The urgent quality of these “Dear P” poems, written in first person, set off the Barbie Chang poems and increase the depth of the collection as a whole. Poetry collections tend to have a shape, this one mirrors the subject matter of the circle in its form. Towards the end of the collection “Barbie Chang is done worshipping the Circle” and works to build her own circle, her own hero’s journey is drawing to a completion, even though Chang insists that the grieving are wrongly named heroes.
A mother’s journey, another kind of heroic journey, is the propelling force behind this narrative. Even after death, the mother’s journey continues within the daughter. Victoria Chang’s luminous collection concludes, “the wind will fill you up with my words….until you recognize / yourself until you see that every woman / begins and ends with another woman.” Women are connected with women in the most intimate ways, what we make of those connections defines us.
Through Victoria Chang’s faultless ear, Barbie Chang is given a dynamic voice that ponders the confines of identity, gender, race, motherhood, daughterhood, and in some of the most heartbreaking and humorous sections of the book romantic love. Barbie Chang navigates her wavering feelings for Mr. Darcy, a man more difficult than any Ken could be, as she questions the shapelessness of this continually failing love. Barbie Chang wonders, “Is it rude for Barbie Chang to tell men / she doesn’t love them / just the idea of them,” the love she fells itself is suspect, she worries about the possible inauthenticity of that love. This love will always be faultier and more fragile than the love she feels for her child.

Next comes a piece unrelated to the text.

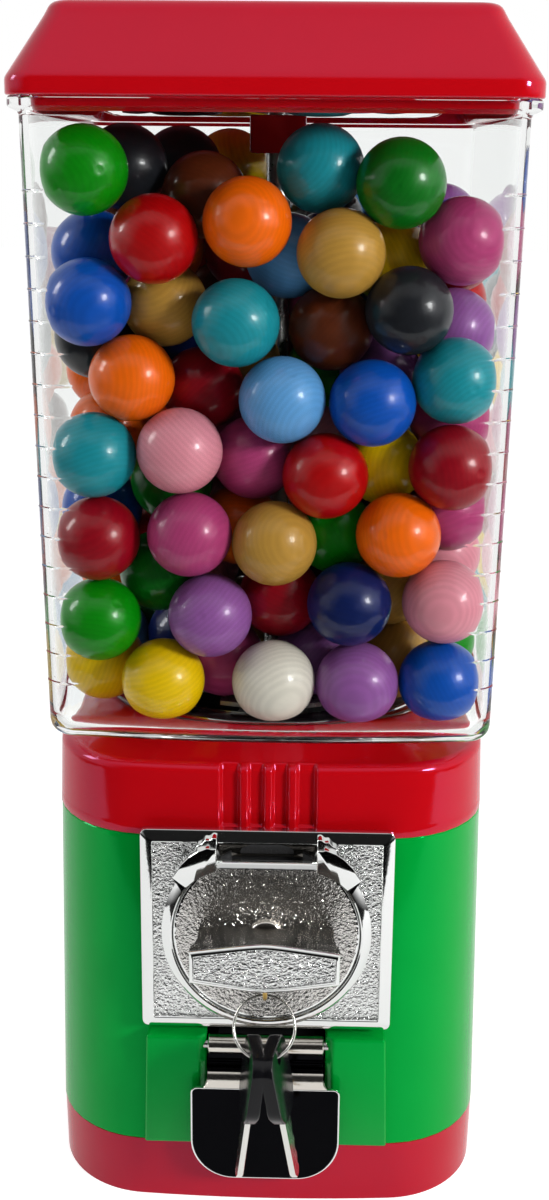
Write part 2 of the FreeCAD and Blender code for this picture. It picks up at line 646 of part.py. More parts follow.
def product_wheel():
    """Ball wheel: six pockets and a ring of crown teeth under its rim."""
    body = rod_z(WHEEL_RADIUS, WHEEL_LOW, WHEEL_HIGH)
    pitch = 2 * math.pi * CROWN_RADIUS / CROWN_TEETH
    tip_z = CROWN_PITCH_Z - 1.6
    root_width = pitch * 0.5 + 2.4 * 0.62 - 0.75
    tip_width = pitch * 0.5 - 1.6 * 0.8 - 0.75
    teeth = []
    for index in range(CROWN_TEETH):
        angle = 2 * math.pi * (index + 0.5) / CROWN_TEETH
        section = [(-root_width / 2, WHEEL_LOW + 0.5), (-tip_width / 2, tip_z), (tip_width / 2, tip_z),
                   (root_width / 2, WHEEL_LOW + 0.5)]
        tooth = prism_y(section, -CROWN_RADIUS - 2.5, -CROWN_RADIUS + 2.5)
        tooth.rotate(V(0, 0, 0), V(0, 0, 1), math.degrees(angle))
        teeth.append(tooth)
    body = join(body, teeth)
    holes = [rod_z(ROD_RADIUS + FIT, 130.0, 170.0)]
    for index in range(POCKETS):
        spot = unit(2 * math.pi * index / POCKETS - math.pi / 2) * POCKET_CENTRE
        holes.append(rod_z(POCKET_RADIUS, 130.0, 170.0, spot.x, spot.y))
    return body.cut(holes)


# ---------------------------------------------------------------- lid and lock
def lid():
    """Hollow lid: upright band, sloped faces, rounded top edge, inner skirt and the centre post."""
    crease = LID_BOTTOM + LID_BAND
    outside = loft([rounded_square(LID_HALF, LID_BOTTOM, 9.0), rounded_square(LID_HALF, crease, 9.0),
                    rounded_square(66.9, 387.6, 6.0), rounded_square(66.0, 389.6, 5.6),
                    rounded_square(LID_TOP_HALF, 391.0, 5.0),
                    rounded_square(LID_TOP_HALF - 2.2, LID_TOP, 4.6)])
    inside = loft([rounded_square(LID_HALF - 2.4, LID_BOTTOM - 1, 6.6),
                   rounded_square(LID_HALF - 2.4, crease - 1, 6.6),
                   rounded_square(64.4, 387.0, 4.0), rounded_square(62.0, 389.1, 3.0)])
    skirt = ring_of(rounded_square, SKIRT_HALF, SKIRT_HALF - 2.0, SKIRT_BOTTOM, crease + 3.0, corner=5.0)
    tie = ring_of(rounded_square, LID_HALF - 2.0, SKIRT_HALF - 0.5, LID_BOTTOM + 0.6, LID_BOTTOM + 2.4,
                  corner=6.0)
    post = box(-POST_HALF, POST_HALF, -POST_HALF, POST_HALF, POST_BOTTOM, 390.0)
    shell = join(outside.cut(inside), [skirt, tie, post])
    bore = box(-7.4, 7.4, -7.4, 7.4, POST_BOTTOM - 1, 376.0)
    return shell.cut([bore, rod_z(8.05, 375.0, 395.0)])


def lock_body():
    barrel = tube_z(8.0, 5.1, 376.2, LID_TOP - 0.6)
    flange = tube_z(8.0, 5.1, LID_TOP - 1.4, LID_TOP - 0.4)
    return join(barrel, [flange])


def lock_plug():
    plug = join(rod_z(5.04, 376.4, LID_TOP - 0.6), [rod_z(1.8, 363.0, 377.0)])
    return plug.cut(box(-2.6, 2.6, -0.5, 0.5, 386.0, LID_TOP + 1))


def lock_cam():
    """Tongue on the plug's tail; in line with the slot it lets the lid go."""
    return box(-4.9, 4.9, -1.6, 1.6, 360.4, 363.0)


# ---------------------------------------------------------------- keys
def ring_frame(distance):
    """Point on the ring's plane, measured down the ring from the hook."""
    return V(0, HOOK_Y - distance * math.sin(RING_LEAN), HOOK_Z - distance * math.cos(RING_LEAN))


def key_ring():
    centre = ring_frame(RING_RADIUS)
    normal = V(0, -math.cos(RING_LEAN), math.sin(RING_LEAN))
    return Part.makeTorus(RING_RADIUS, RING_WIRE, centre, normal)


KEY_HEAD_LENGTH = 25.0
KEY_HEAD_WIDTH = 20.0
KEY_HEAD_THICK = 4.3
KEY_BLADE_LENGTH = 22.0
KEYS = [(-2.4, 5.0), (2.6, -9.0)]


def hang_key(shape, x, lean):
    """Keys are drawn with the ring hole on the Z axis, then leaned and hung on the ring."""
    shape.rotate(V(0, 0, 0), V(0, 1, 0), lean)
    drop = math.sqrt(RING_RADIUS ** 2 - x ** 2)
    place = ring_frame(RING_RADIUS + drop)
    shape.translate(V(x, place.y, place.z))
    return shape


def key_head(x, lean):
    half = KEY_HEAD_WIDTH / 2
    top, low = 4.2, 4.2 - KEY_HEAD_LENGTH
    cut = 3.0
    outline = [(-half + cut, top), (half - cut, top), (half, top - cut), (half, low + 6.0), (half - 4.5, low),
               (-half + 4.5, low), (-half, low + 6.0), (-half, top - cut)]
    head = prism_x(outline, -KEY_HEAD_THICK / 2, KEY_HEAD_THICK / 2)
    slot = box(-1.05, 1.05, -3.6, 3.6, low - 1, low + 8.0)
    return hang_key(head.cut([rod_x(1.9, -5, 5, 0, 0), slot]), x, lean)


def key_blade(x, lean):
    low = 4.2 - KEY_HEAD_LENGTH
    tip = low - KEY_BLADE_LENGTH
    bits = [(3.5, low + 7.9), (3.5, tip + 2.0), (1.5, tip), (-1.0, tip), (-2.4, tip + 2.0), (-1.6, tip + 4.0),
            (-3.0, tip + 6.4), (-1.8, tip + 9.0), (-3.2, tip + 11.5), (-2.2, tip + 14.0), (-3.5, tip + 17.0),
            (-3.5, low + 7.9)]
    return hang_key(prism_x(bits, -0.95, 0.95), x, lean)


def key_heads():
    return Part.makeCompound([key_head(x, lean) for x, lean in KEYS])


def key_blades():
    return Part.makeCompound([key_blade(x, lean) for x, lean in KEYS])


# ---------------------------------------------------------------- balls
# Balls that touch the front glass or sit just behind it: colour, x, height, depth row.
FRONT, SECOND = -59.5, -37.5
SEEN_BALLS = [
    ("green", -57, 344, FRONT), ("black", -45, 345, -33.0), ("brown", -24, 337, SECOND),
    ("orange", -8, 329, FRONT), ("teal", 14, 345, -46.0), ("dark_green", 39, 339, FRONT),
    ("yellow", -17, 344, 24.0), ("black", -33, 345, -5.0), ("blue", 43, 337, -8.0),
    ("magenta", 57, 322, -50.0), ("red", -37, 319, FRONT), ("gold", 19, 317, FRONT),
    ("blue", -56, 316, -31.0), ("yellow", 40, 312, SECOND), ("blue", -57, 299, FRONT),
    ("gold", -34, 301, SECOND), ("teal", -11, 299, FRONT), ("black", 45, 302, -50.0),
    ("purple", 57, 299, -27.0), ("brown", 19, 295, SECOND), ("teal", 57, 283, -52.0),
    ("orange", -43, 280, -52.0), ("crimson", -20, 278, -36.0), ("light_blue", 3, 275, FRONT),
    ("blue", 31, 274, FRONT), ("teal", -57, 257, FRONT), ("pink", -29, 260, FRONT),
    ("magenta", -8, 250, SECOND), ("red", 18, 250, FRONT), ("yellow", 38, 250, SECOND),
    ("crimson", 55, 256, FRONT), ("blue", -57, 238, -32.0), ("dark_green", -40, 241, SECOND),
    ("crimson", -56, 229, FRONT), ("magenta", -22, 233, FRONT), ("gold", 5, 226, FRONT),
    ("orange", 40, 233, FRONT), ("magenta", 56, 233, -33.0), ("dark_green", -38, 213, SECOND),
    ("pink", 55, 212, -55.0), ("green", -55, 201, FRONT), ("purple", -16, 205, FRONT),
    ("navy", 28, 207, FRONT), ("crimson", 6, 201, SECOND), ("yellow", -33, 184, FRONT),
    ("white", 0, 184, FRONT), ("purple", 27, 184, FRONT), ("blue", 55, 184, FRONT),
    ("yellow", -56, 184, -34.0),
]
BALL_COLOURS = ["green", "navy", "brown", "orange", "teal", "dark_green", "magenta", "red", "gold", "blue",
                "yellow", "black", "purple", "crimson", "light_blue", "pink", "white"]


def ball_floor(x, y):
    """Lowest height of a ball's centre: on the canister floor, or deeper over the wheel."""
    from_centre = math.hypot(x, y)
    if from_centre < FLOOR_HOLE_RADIUS - BALL_RADIUS - 0.5 and y > 24.0:
        return WHEEL_HIGH + BALL_RADIUS + 0.2
    if from_centre < FLOOR_HOLE_RADIUS:
        return GUARD_TOP + BALL_RADIUS + 0.1
    return CANISTER_BOTTOM + CANISTER_WALL + BALL_RADIUS + 0.2


def keep_inside(ball):
    """Push one ball back inside the canister and off the centre rod and the lid's post."""
    ball[2] = max(ball[2], ball_floor(ball[0], ball[1]))
    fill_top = FILL_TOP if ball[1] < 0 else FILL_TOP_BEHIND
    ball[2] = min(ball[2], SEEN_TOP if ball[4] else fill_top)
    low = ball[2] - BALL_RADIUS
    limit = canister_half(low) - CANISTER_WALL - BALL_RADIUS - 0.35
    bow = canister_bow(ball[2]) * 0.9
    for axis, other in ((0, 1), (1, 0)):
        reach = limit + bow * max(0.0, 1 - (ball[other] / 58.0) ** 2)
        ball[axis] = max(-reach, min(reach, ball[axis]))
    from_rod = math.hypot(ball[0], ball[1])
    clear = BALL_RADIUS + ROD_RADIUS + 0.3
    if ball[2] + BALL_RADIUS > POST_BOTTOM - 1:
        clear = BALL_RADIUS + POST_HALF * math.sqrt(2) + 0.3
    if from_rod < clear:
        scale = clear / max(from_rod, 0.01)
        ball[0] *= scale
        ball[1] *= scale


def touching_pairs(balls, reach):
    cells = {}
    for index, ball in enumerate(balls):
        cells.setdefault(tuple(int(c // reach) for c in ball[:3]), []).append(index)
    pairs = []
    for (i, j, k), members in cells.items():
        near = [n for di in (-1, 0, 1) for dj in (-1, 0, 1) for dk in (-1, 0, 1)
                for n in cells.get((i + di, j + dj, k + dk), [])]
        for a in members:
            for b in near:
                if a < b and math.dist(balls[a][:3], balls[b][:3]) < reach:
                    pairs.append((a, b))
    return pairs


def spread(balls, rounds, fall):
    """Separate overlapping balls and let them settle."""
    reach = 2 * BALL_RADIUS + BALL_GAP
    for step in range(rounds):
        drop = fall * (1 - step / rounds)
        for ball in balls:
            ball[2] -= drop * (1 - ball[4])
        for a, b in touching_pairs(balls, reach):
            first, second = balls[a], balls[b]
            gap = math.dist(first[:3], second[:3])
            push = (reach - gap) / max(gap, 0.01)
            if push <= 0:
                continue
            share = 0.5 + 0.48 * (first[4] - second[4])
            for axis in range(3):
                shift = (second[axis] - first[axis]) * push
                first[axis] -= shift * (1 - share)
                second[axis] += shift * share
        for ball in balls:
            keep_inside(ball)


def pack_balls():
    """Seen balls first, then a jittered lattice behind them, settled until nothing overlaps."""
    chance = random.Random(11)
    balls = [[float(x), float(y), float(z), colour, 1.0] for colour, x, z, y in SEEN_BALLS]
    spacing = 26.6
    for layer in range(9):
        z = 176.0 + layer * spacing * 0.745
        shift = spacing / 2 * (layer % 2)
        for i in range(6):
            for j in range(6):
                x = -66.0 + shift + i * spacing + chance.uniform(-1.5, 1.5)
                y = -40.0 + shift + j * spacing * 0.99 + chance.uniform(-1.5, 1.5)
                if abs(x) > 59 or abs(y) > 59:
                    continue
                if min(math.dist((x, y, z), ball[:3]) for ball in balls) < 17.5:
                    continue
                balls.append([x, y, z, chance.choice(BALL_COLOURS), 0.0])
    spread(balls, 120, 0.35)
    while True:
        spread(balls, 60, 0.0)
        overlaps = [(2 * BALL_RADIUS - math.dist(balls[a][:3], balls[b][:3]), a, b)
                    for a, b in touching_pairs(balls, 2 * BALL_RADIUS)]
        if not overlaps or max(overlaps)[0] < 0.005:
            return balls
        worst = max(overlaps)
        balls.pop(worst[1] if balls[worst[1]][4] == 0.0 else worst[2])


def ball_nodes():
    balls = pack_balls()
    print("balls", len(balls))
    nodes = {}
    for x, y, z, colour, _ in balls:
        sphere = Part.makeSphere(BALL_RADIUS, V(x, y, z))
        nodes.setdefault("balls_" + colour, []).append(sphere)
    return {name: Part.makeCompound(spheres) for name, spheres in nodes.items()}


# ---------------------------------------------------------------- write every node
PIECES = [
    base_pan, base_screws, housing, collar, wheel_housing, ball_guard,
    canister, centre_rod, rod_nut, rod_washer, latch_bracket,
    chute, cash_tray, door_hinge_pin, flap_door,
    face_plate, mech_frame, mech_screws, dial, handle, coin_wheel,
    drive_shaft, drive_gear, shaft_clip, handle_screw, idler_gear, idler_pinion, idler_shaft, product_wheel,
    lid, lock_body, lock_plug, lock_cam, key_ring, key_heads, key_blades,
]

for piece in PIECES:
    save(piece(), piece.__name__)

for name, group in ball_nodes().items():
    save(group, name)
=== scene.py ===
"""Looks of the counter-top gumball machine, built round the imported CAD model.

Lengths are millimetres in the builder functions and are turned into metres where a mesh is made.
"""
import math
import random

import bmesh
import bpy
from mathutils import Euler, Matrix, Vector, noise


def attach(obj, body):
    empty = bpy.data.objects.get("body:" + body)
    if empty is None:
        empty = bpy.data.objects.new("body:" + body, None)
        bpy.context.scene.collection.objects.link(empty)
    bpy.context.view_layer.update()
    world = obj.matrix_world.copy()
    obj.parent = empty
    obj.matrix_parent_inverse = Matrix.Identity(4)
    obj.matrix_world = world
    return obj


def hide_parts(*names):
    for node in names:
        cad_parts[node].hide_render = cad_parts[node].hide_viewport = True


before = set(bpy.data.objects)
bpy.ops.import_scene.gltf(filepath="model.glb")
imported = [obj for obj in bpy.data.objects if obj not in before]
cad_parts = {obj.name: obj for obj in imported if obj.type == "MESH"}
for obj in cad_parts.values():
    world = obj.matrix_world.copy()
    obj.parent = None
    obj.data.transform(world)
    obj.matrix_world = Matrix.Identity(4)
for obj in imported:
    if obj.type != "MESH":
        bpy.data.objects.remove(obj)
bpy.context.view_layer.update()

MM = 0.001

# ---------------- sizes in mm, heights from the floor
STRAIGHT = 1e5
SIDE_RADIUS = 600.0
CORNER = 33.0
WALL = 2.6
BASE_TOP = 22.0
HOUSING_TOP = 135.0
HOUSING_LOW_HALF = 75.1
HOUSING_HIGH_HALF = 73.3
COLLAR_LOW_HALF = 73.5
COLLAR_HIGH_HALF = 72.9
COLLAR_SHOULDER = 156.4
SEAT_TOP = 164.5
SEAT_RADIUS = 62.5
SEAT_BORE = 57.3
# Columns of the collar's front, close together where the vent panel is, and the panel's ribs.
FRONT_X = [-34.0, -28.0, -23.0] + [k * 0.4 - 18.0 for k in range(91)] + [23.0, 28.0, 34.0]
RIB_X = (-7.8, 0.0, 7.8)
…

Barbie Chang’s vulnerability, her fear of becoming invisible to men, to women, to her own children, within the literary world, at work, amid groups of white people, and after her parent’s passing is at the forefront of this collection. Though she fears invisibility it is through her voice she appears to us with remarkable clarity, a character of lasting qualities. I suspect this book will be read for many years to come in homes and in classrooms.
Copper Canyon Press
Brunch: I was out in Lincoln Square, an old immigrant neighborhood in Chicago where one can find a number of cultural influences. The bakery I wanted to visit was closed that day, so I was pleasantly surprised to find a pastry counter at Gene’s Sausage Shop, which has all kinds of European imports items. I picked up a chocolate mousse cake which I promptly ate and this traditional layered Hungarian cake which was, I must admit, also quite delicious.